Moreover, each time large enterprises make money from such sales, the government earns revenue.
I think the public should understand that it is impossible for the government to really help them, given the situation.
However, they should not give up voicing their grievances if the actions of large enterprises lead to hardships in their lives.
Angela Chui, Kwai Chung
Teach students how to tackle cyberbullying
Cyberbullying of schoolchildren is on the rise in Hong Kong.
A study by the Hong Kong Family Welfare Society in 2012 found a third of students from Primary Four to Secondary Three were victims, while the Hong Kong Federation of Youth Groups estimates that only one in four cyberbullying victims will formally report the abuse. Some people say cyberbullying should be criminalised in our city.
But I think education would be more effective in tackling this problem.
There is no better way to deal with cyberbullying than prevention, and education is the best preventive measure. Educating youngsters about the effects of online attacks can reduce harmful behaviour on social media.
Schools and the government could organise talks on the negative impact of cyberbullying. Workshops would also help students to become more aware of cyberbullying and learn how to stay safe online or seek help.
It is important to teach young students the definition of a cyberbullying victim, so they know when they are being targeted. It is also important to remind victims that they are not alone, and teach them when and how to ask for help. Many people tend to ignore this form of violence, as it is virtual, but we must recognise its devastating effect on a young mind.
Karamjit Singh, Tuen Mun
Have at least one counsellor at each school
Reports of a Primary One pupil allegedly being emotionally and physically bullied attracted much attention, as it seemed unbelievable that seven-year-olds could act in this way.
Punishing bullies cannot be an effective deterrent, as vengeful feelings can lead to more serious misconduct. It is up to parents to place equal emphasis on moral education, teaching children to be kind and good.
At school, although management guidelines provided by the Education Bureau include suggestions on how to handle bullying, teaching personnel are generally not well trained in this respect. The bureau could provide better training so that teachers can detect and resolve bullying cases better, especially the reconciliation process between victims and bullies.
Also, I urge the bureau to arrange for at least one qualified counsellor in each school, for the emotional well-being of both victims and bullies. The role of counsellors is also important in view of the spate of suicides among unhappy students.
Victor Chan, Sai Wan Ho
Rash drivers are putting lives at risk
The terrible accident in which a bus crashed into a truck on Lantau has sounded the alarm over the need for stronger measures to prevent cases of dangerous driving, whether under the effects of fatigue, drink or drugs (“19 hurt as Hong Kong double-decker ploughs into truck on Lantau”, November 30).
Most Hongkongers want the government to introduce more stringent regulations in this regard.
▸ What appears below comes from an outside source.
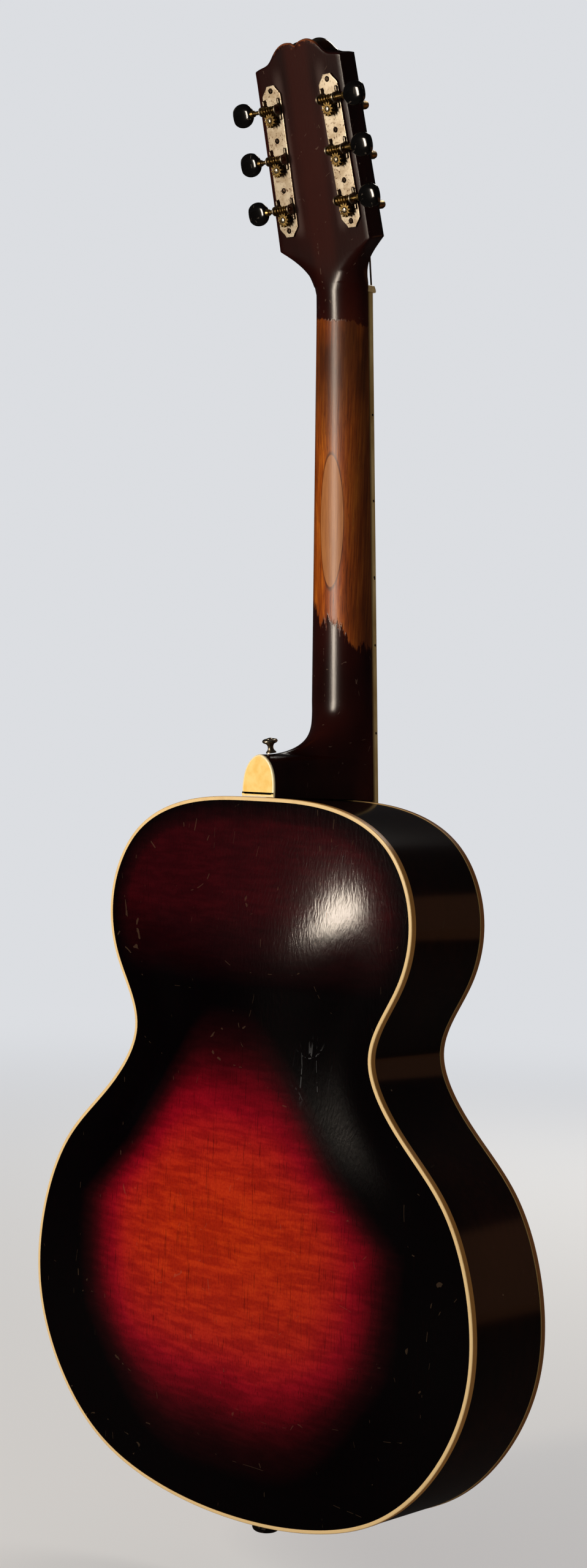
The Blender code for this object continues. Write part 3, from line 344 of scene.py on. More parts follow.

This may include increasing the fine and jail terms for offenders, increasing driving disqualification periods for reckless driving and the revoking of licence in case of dangerous driving causing death.
Apart from heavier penalties, the government should also do more to educate the public about the consequences of irresponsible driving, emphasising the immorality, if not sheer criminality, of driving while being unfit to do so and putting innocent lives at risk.